9. South Korea Launches New Anti-Corruption Body Focused on High-Ranking Officials. On January 21, 2021, South Korea launched a new organization, the Corruption Investigation Office for High-Ranking Officials (CIO), tasked with “uprooting crimes committed by high-ranking public officials and their families, and rebuilding the country’s transparency and trust in public officials.” The CIO is empowered to investigate the country’s highest-ranking officials, including the president, prosecutors, judges, and lawmakers. The CIO’s authority supersedes the authority of other investigative agencies when it comes to these officials, extends to “related crimes,” such as bribes paid by private companies to high-ranking officials, and includes the authority to prosecute corruption offenses by high-ranking officials, their families, and others, a function previously reserved for the South Korean Prosecutor’s Office. The CIO will be headed by Kim Jin-wook, a former judge and researcher in South Korea’s Constitutional Court. Kim vowed to investigate any high-ranking officials in accordance with the law while maintaining political neutrality and independence. Kim has indicated that the CIO will be poised to begin investigations towards the end of March 2021, after it hires officials and receives the necessary policy and budgetary support. The South Korean National Assembly passed the bill establishing the CIO in December 2020.

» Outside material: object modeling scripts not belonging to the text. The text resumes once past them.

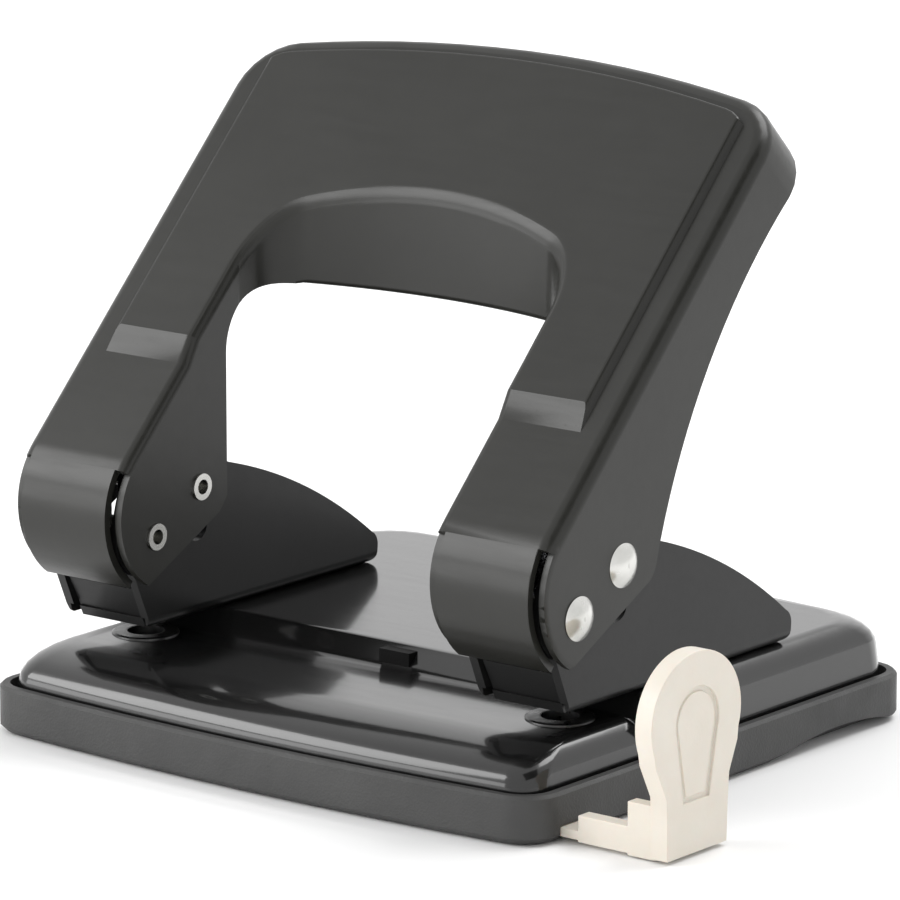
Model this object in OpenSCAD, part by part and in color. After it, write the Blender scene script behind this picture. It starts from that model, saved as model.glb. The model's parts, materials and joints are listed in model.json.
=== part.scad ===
// Two-hole desk punch: sprung press handle of folded sheet on two riveted brackets,
// a stamped steel base with dies, a clip-on chip tray and a slide-out paper guide.
// Millimetres. X runs across the paper edge, Y from the paper side (-) to the
// handle side (+), Z up. The origin is the middle of the footprint on the table.

/* [Holes] */
// Distance between the two punched holes
hole_pitch = 80; // [76:1:84]
// Diameter of a punched hole
hole_d = 5.5; // [5:0.1:6]
// How far the punch pins sit behind the handle pivots
hole_set = 9.4; // [9:0.1:9.8]

/* [Base] */
// Depth of the chip tray, front to back
tray_depth = 100; // [96:1:104]
// Height of the tray rim
tray_rim = 7.2; // [6.6:0.1:8]
// Height of the paper bed at the front
bed_z = 12.6; // [12.4:0.1:12.8]
// Height of the raised table that carries the brackets
table_z = 15.9; // [15.7:0.1:16.1]
// Thickness of the base sheet
base_t = 1.2; // [0.9:0.1:1.4]

/* [Handle] */
// Height of the handle pivots above the table top
pivot_z = 31; // [31:0.5:32]
// Width of one handle leg
leg_w = 21; // [20:0.5:22]
// Thickness of the handle sheet
sheet_t = 1.2; // [1:0.1:1.3]
// Width of the opening between the legs
gap_w = 59; // [57:0.5:60]
// Edge rounding of the handle
edge_r = 2.3; // [2:0.1:2.6]
// Height of the raised panel
panel_h = 1.2; // [0.6:0.1:1.4]
// Angle that the handle turns through
throw_deg = 33; // [20:1:33]

/* [Pins] */
// Diameter of the pivot and drive pins
pin_d = 4.1; // [3.8:0.1:4.2]
// Diameter of the domed pin heads
head_d = 6.6; // [6:0.1:7.2]

/* [Paper guide] */
// How far the guide is pulled out
guide_out = 0; // [0:1:60]

/* [Hidden] */
$fn = 48;

// Pivot line, and the middle of each leg
pivot_y = -34;
leg_x = hole_pitch / 2;
punch_y = hole_set;
half_w = leg_x + leg_w / 2;

// Handle: hood centre and radius, seen from the side, relative to the pivot
hood_y = 4.4;
hood_z = 3.4;
hood_r = 13.7;
slope = 45;
// Top outline of the handle plate, in the plane of the plate
corner_x = half_w - 10;
corner_t = 68.47;
corner_r = 10;
arch_r = 232;
arch_c = corner_t - sqrt(pow(arch_r - corner_r, 2) - pow(corner_x, 2));
// Depth of the folded rim round the top
rim_depth = 10.9;
// Tongues that close the hood in front of the brackets
tongue_w = leg_w - 4.2;
tongue_end = 233.4;
slit_from = 145;
// Opening between the legs, in plan
gap_r = 9;
gap_arc_r = 86.9;
gap_arc_y = -56;
gap_x = gap_w / 2 - gap_r;
gap_y = gap_arc_y + sqrt(pow(gap_arc_r - gap_r, 2) - pow(gap_x, 2));
// Lowest edge of the apron across the opening, and the width of its lip
apron_z = 35.2;
lip_r = 3.5;

// Bracket: a U of folded sheet, relative to the pivot
br_t = 1.5;
br_half = 8.3;
br_bend = 2.0;
br_low = table_z - pivot_z;
// Drive pin position at rest and its radius about the pivot
drive_r = 12;
drive_a = 29;
drive_y = drive_r * cos(drive_a);
drive_z = drive_r * sin(drive_a);

// Chip tray and base outlines
tray_a = leg_x + 12.8;
bow = 2.8;
bow_r = 499;
plate_a = leg_x + 10.8;
tray_floor = 1.4;
ledge_z = 2.5;
// Height over which the edges of the bed and of the table round over
front_drop = 5;
rear_drop = 4.5;

// Paper guide strip
strip_y = -41;
strip_w = 5;

// ---------- helpers ----------

// Places parts that are laid out from the pivot line
module at_pivot() {
    translate([0, pivot_y, pivot_z]) children();
}

// Extrudes a side view (Y, Z) over an X range
module along_x(x0, x1) {
    translate([x0, 0, 0])
        rotate([90, 0, 90])
            linear_extrude(x1 - x0) children();
}

function arc(cx, cy, r, a0, a1, n) =
    [for (i = [0:n]) [cx + r * cos(a0 + (a1 - a0) * i / n), cy + r * sin(a0 + (a1 - a0) * i / n)]];

// Bowed front edge with round corners, from the left side to the right side
function bow_edge(a, y, rc) =
    let (cy = y + bow_r - sqrt(pow(bow_r - rc, 2) - pow(a - rc, 2)),
         d = asin((a - rc) / (bow_r - rc)))
    concat(arc(-(a - rc), cy, rc, 180, 270 - d, 5),
           arc(0, y + bow_r, bow_r, 270 - d + d / 4, 270 + d - d / 4, 6),
           arc(a - rc, cy, rc, 270 + d, 360, 5));

function flip_y(pts) = [for (p = pts) [p[0], -p[1]]];
function backwards(pts) = [for (i = [len(pts) - 1:-1:0]) pts[i]];

// Thin slice of an outline, for blending with hull()
module slice(z, pts) {
    translate([0, 0, z - 0.02]) linear_extrude(0.02) polygon(pts);
}

// Outline bowed at both ends
function both_bowed(a, y, rc) =
    concat(bow_edge(a, -y, rc), backwards(flip_y(bow_edge(a, -y, rc))));

// Outline bowed at the front only, straight behind
function front_bowed(a, y, rc, back) =
    concat(bow_edge(a, y, rc), [[a, back], [-a, back]]);

// Outline bowed at the back only, straight in front
function back_bowed(a, y, rc, front) =
    concat([[-a, front], [a, front]], backwards(flip_y(bow_edge(a, -y, rc))));

// ---------- base ----------

// Low front half with the paper bed; its edge rounds over in a broad shoulder
module front_block(g, top) {
    hull() {
        slice(ledge_z + 0.02 - g, front_bowed(plate_a - g, -48 + g, 5 - g, -6));
        for (a = [0:15:90])
            slice(top - front_drop * (1 - sin(a)),
                  front_bowed(plate_a - 0.5 - 4 * (1 - cos(a)) - g,
                              -47.5 + 11 * (1 - cos(a)) + g, 5 - g, -6));
    }
}

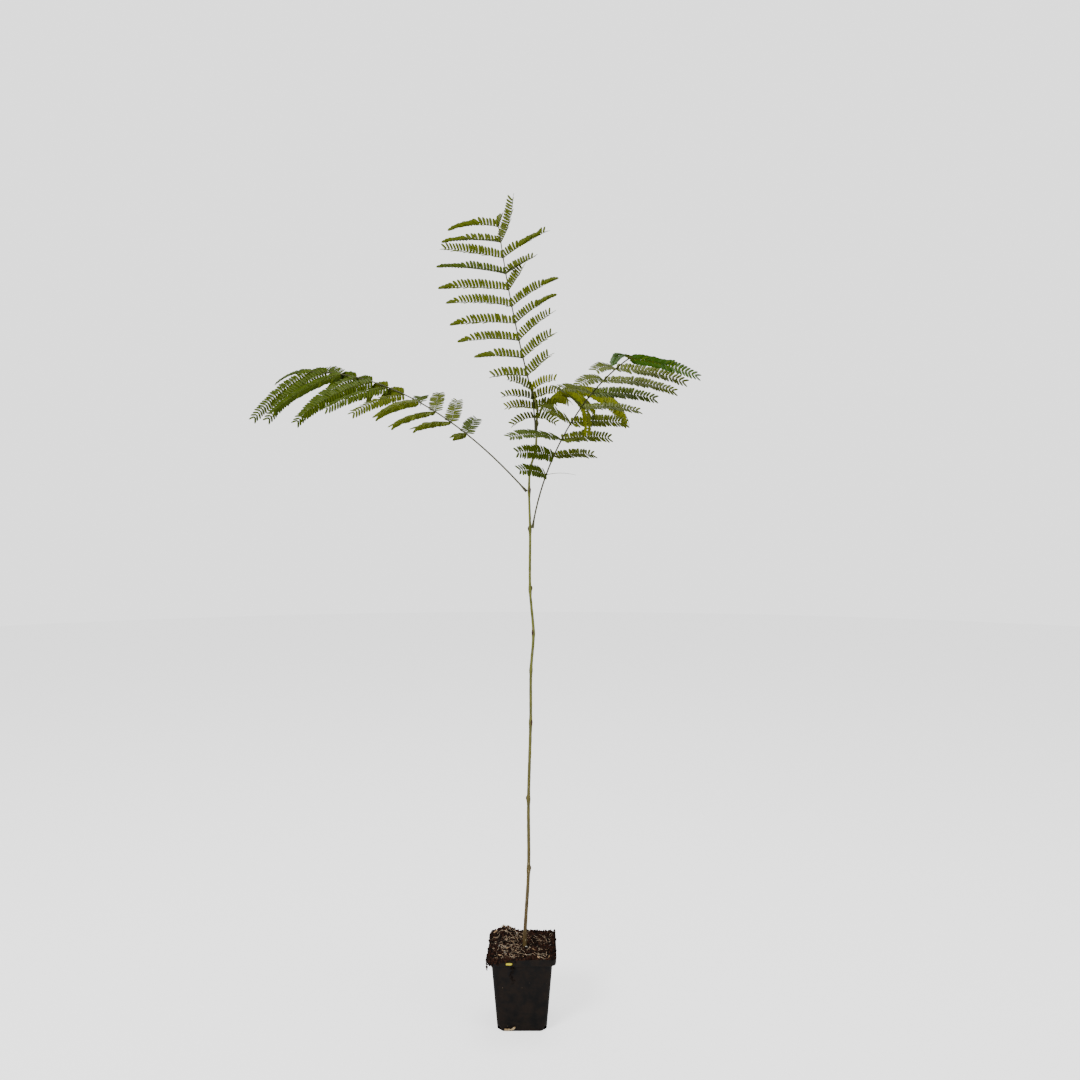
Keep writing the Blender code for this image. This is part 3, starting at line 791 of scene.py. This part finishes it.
def random_frame(dice, size, flat=False):
    """A turned and stretched frame; a flat one stays near level."""
    if flat:
        turn = Matrix.Rotation(dice.uniform(0, 2 * math.pi), 3, "Z")
        tip = Matrix.Rotation(dice.gauss(0, 0.35), 3, "X")
        return np.array(turn @ (tip @ Matrix.Rotation(dice.gauss(0, 0.3), 3, "Y"))) * size
    angles = [dice.uniform(0, 2 * math.pi) for _ in range(3)]
    turn = Matrix.Rotation(angles[0], 3, "Z") @ Matrix.Rotation(angles[1], 3, "Y")
    turn = turn @ Matrix.Rotation(angles[2], 3, "X")
    sides = dice.uniform(0.7, 1.4), dice.uniform(0.7, 1.2), dice.uniform(0.5, 1)
    return np.array(turn @ Matrix.Diagonal(sides)) * size


def inside_pot(dice, margin):
    half = POT_WIDTH / 2 - COMPOST_INSET - margin
    return dice.uniform(-half, half), dice.uniform(-half, half)


def scattered(dice, shape, count, sizes, tones, lift=0.25, margin=0.001, flat=False):
    """Copies of a shape lying on the compost."""
    rows = []
    while len(rows) < count:
        x, y = inside_pot(dice, margin)
        size = between(sizes, dice.random() ** 2)
        if from_stem(x, y) < STEM_CLEARANCE + size / 2:
            continue
        place = (x, y, compost_height(x, y) + size * lift)
        rows.append((random_frame(dice, size, flat), place, dice.randrange(tones)))
    return shape, *zip(*rows)


def on_rim(dice, shape, count, sizes, tones):
    """Crumbs lying on the rim, thickest at the front left corner."""
    rows = []
    half = POT_WIDTH / 2
    while len(rows) < count:
        side = dice.choice("WWWFFFENN")
        along = dice.uniform(-half, half) * RIM_SHARE
        if side == "F":
            along = -half * RIM_SHARE + abs(dice.gauss(0, RIM_SPREAD))
            if along > half * RIM_SHARE:
                continue
        size = between(sizes, dice.random() ** 2)
        inward = dice.uniform(0.0, 0.004)
        x, y = {
            "W": (-half + inward, along),
            "E": (half - inward, along),
            "F": (along, -half + inward),
            "N": (along, half - inward),
        }[side]
        place = (x, y, POT_HEIGHT + size * 0.25 - 0.0004)
        rows.append((random_frame(dice, size), place, dice.randrange(tones)))
    return shape, *zip(*rows)


def clinging(dice, shape, count, tones):
    """Crumbs stuck to the outside of the rim band at the front left corner."""
    rows = []
    half = POT_WIDTH / 2
    for _ in range(count):
        size = dice.uniform(0.0015, 0.0040)
        along = abs(dice.gauss(0, 0.020))
        height = POT_HEIGHT - abs(dice.gauss(0, 0.0015 + 0.005 * math.exp(-along / 0.012)))
        if dice.random() < 0.6:
            place = (-half + along, -half - size * 0.2, height)
        else:
            place = (-half - size * 0.2, -half + along, height)
        rows.append((random_frame(dice, size), place, dice.randrange(tones)))
    return shape, *zip(*rows)


def front_streak(dice, shape, count, tones):
    """A streak of dark crumbs down the front wall, below the rim."""
    rows = []
    for _ in range(count):
        share = dice.random()
        height = POT_HEIGHT - RIM_BAND_HEIGHT - RIM_STEP_HEIGHT - STREAK_LENGTH * share
        size = dice.uniform(0.0010, 0.0028) * (1 - 0.4 * share)
        sideways = STREAK_PLACE + dice.gauss(0, 0.0016) + 0.002 * math.sin(9 * share)
        place = (sideways, -body_half_width(height) - size * 0.15, height)
        rows.append((random_frame(dice, size), place, dice.randrange(tones)))
    return shape, *zip(*rows)


def fibre_routes(dice, count):
    """Thin curved fibres lying on the compost."""
    routes = []
    edge = POT_WIDTH / 2 - FIBRE_EDGE
    while len(routes) < count:
        x, y = inside_pot(dice, FIBRE_CLEARANCE)
        if dice.random() < 0.4:
            x = -abs(x)
        heading = dice.uniform(0, 2 * math.pi)
        bend = dice.gauss(0, 0.22)
        step = dice.uniform(0.0011, 0.0024)
        lift = dice.uniform(0.0014, 0.0030)
        radius = dice.uniform(0.00008, 0.00022)
        points = []
        for _ in range(FIBRE_KNOTS):
            x = max(-edge, min(edge, x))
            y = max(-edge, min(edge, y))
            points.append((x, y, compost_height(x, y) + lift))
            x += step * math.cos(heading)
            y += step * math.sin(heading)
            heading += bend
            lift += dice.gauss(0, 0.0005)
        if min(from_stem(*point[:2]) for point in points) >= FIBRE_CLEARANCE:
            routes.append((points, [radius] * (FIBRE_KNOTS - 1) + [radius * 0.5]))
    return routes


def shed_leaflets():
    """Dry leaflets stuck flat against the front of the pot."""
    upright = np.array(Matrix.Rotation(math.pi / 2, 3, "X"))
    frames = [
        np.array(Matrix.Rotation(math.radians(turn), 3, "Y")) * size @ upright
        for turn, size in HUSK_TURNS
    ]
    return leaflet_shape(1), frames, HUSK_PLACES, [0, 2, 2]


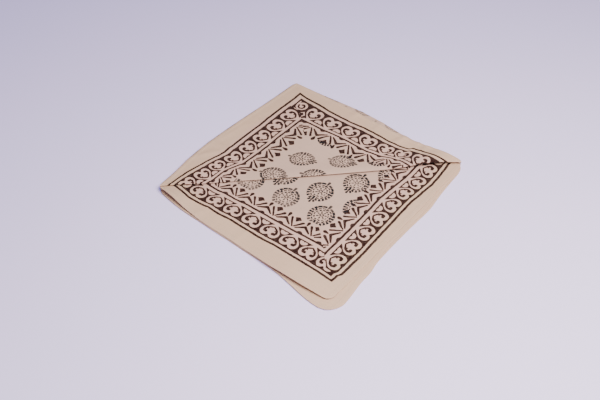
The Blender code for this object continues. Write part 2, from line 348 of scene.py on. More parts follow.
def flat_grid():
    """The cloth laid out flat, with lines for its folds, its diagonal fold and its hems."""
    across = grid_lines(LOW_U, SECOND_FOLD_LENGTH, HIDDEN_CELL, SHOWN_CELL)
    up = grid_lines(LOW_V, FIRST_FOLD_LENGTH, SHOWN_CELL, SHOWN_CELL)
    grid = bmesh.new()
    rows = [[grid.verts.new((u, v, 0)) for u in across] for v in up]
    for lower, upper in zip(rows, rows[1:]):
        for n in range(len(across) - 1):
            grid.faces.new((lower[n], lower[n + 1], upper[n + 1], upper[n]))
    for step in range(FOLD_STEPS + 1):
        on_line = (SIDE + CORNER_FOLD_LENGTH * step / FOLD_STEPS * math.sqrt(2)) / 2
        everything = grid.verts[:] + grid.edges[:] + grid.faces[:]
        cut = {"plane_co": (on_line, on_line, 0), "plane_no": (1, 1, 0)}
        bmesh.ops.bisect_plane(grid, geom=everything, dist=1e-6, **cut)
    return grid


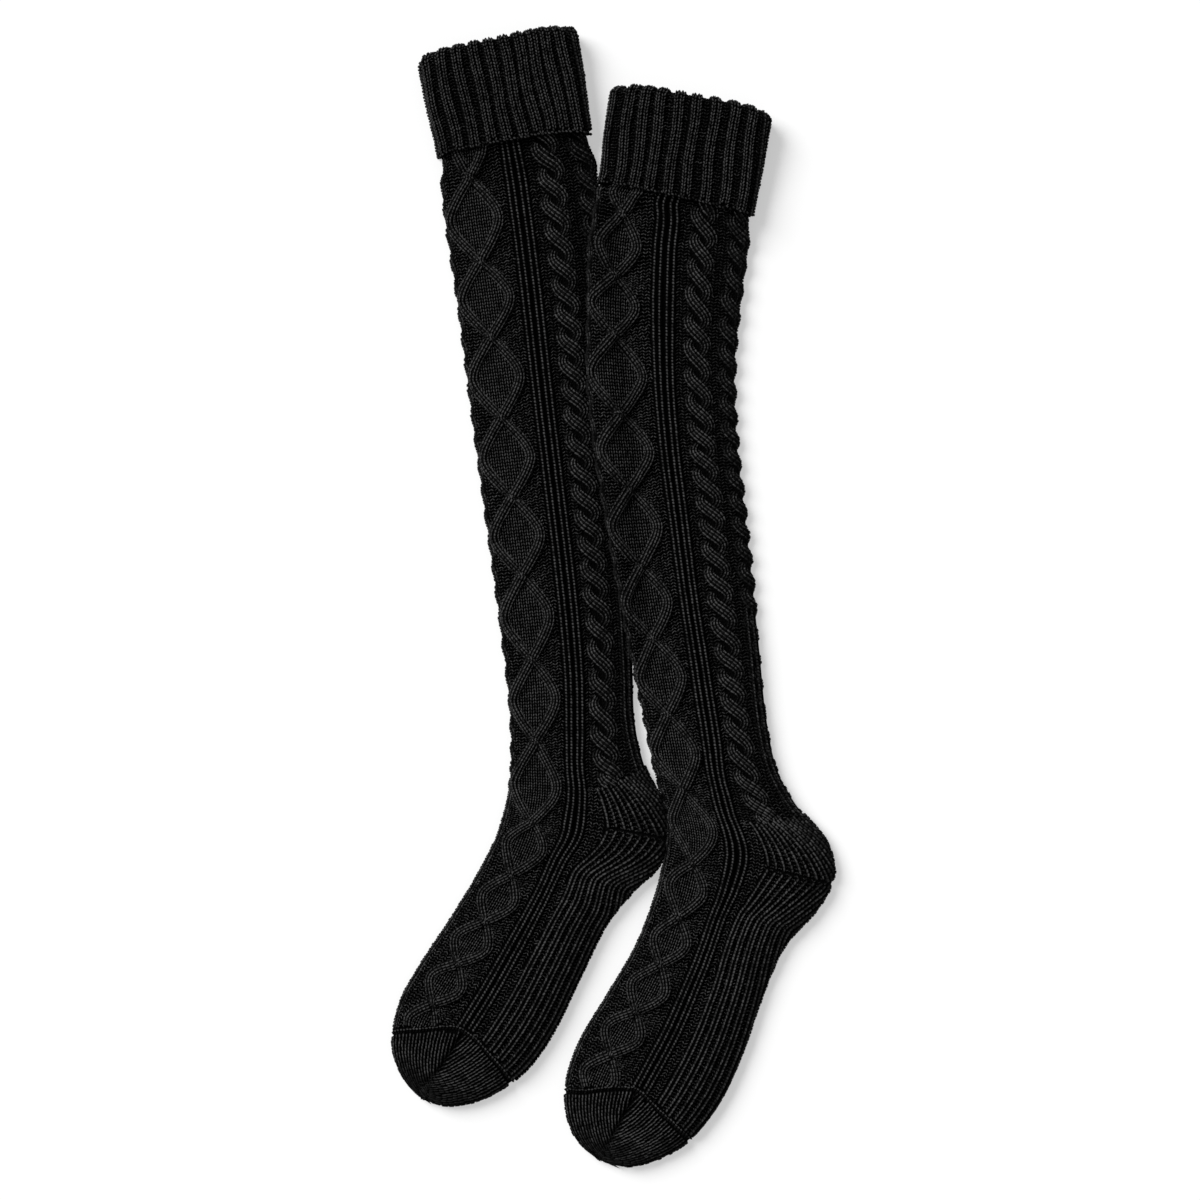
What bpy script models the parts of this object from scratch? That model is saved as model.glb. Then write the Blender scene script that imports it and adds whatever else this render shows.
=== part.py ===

10. China Reaffirms Commitment to Anti-Corruption Campaign, Sets Out Priorities. On January 24, 2021, the Chinese Communist Party’s Central Commission for Discipline Inspection (CCDI) issued a communique setting out its upcoming anti-corruption priorities. According to the communique, the CCDI intends to focus on key state-based investment projects, infrastructure construction, project approval, state-owned enterprise reform, public resource allocation, and scientific research management. The CCDI communique highlighted three key areas—the financial sector, state-owned enterprises, and law enforcement—for increased enforcement efforts. The communique also said the CCDI would push for international cooperation efforts and the pursuit of Chinese fugitives living abroad. The latter has become quite controversial in the United States and Canada, as discussed in our November 2020 Top 10.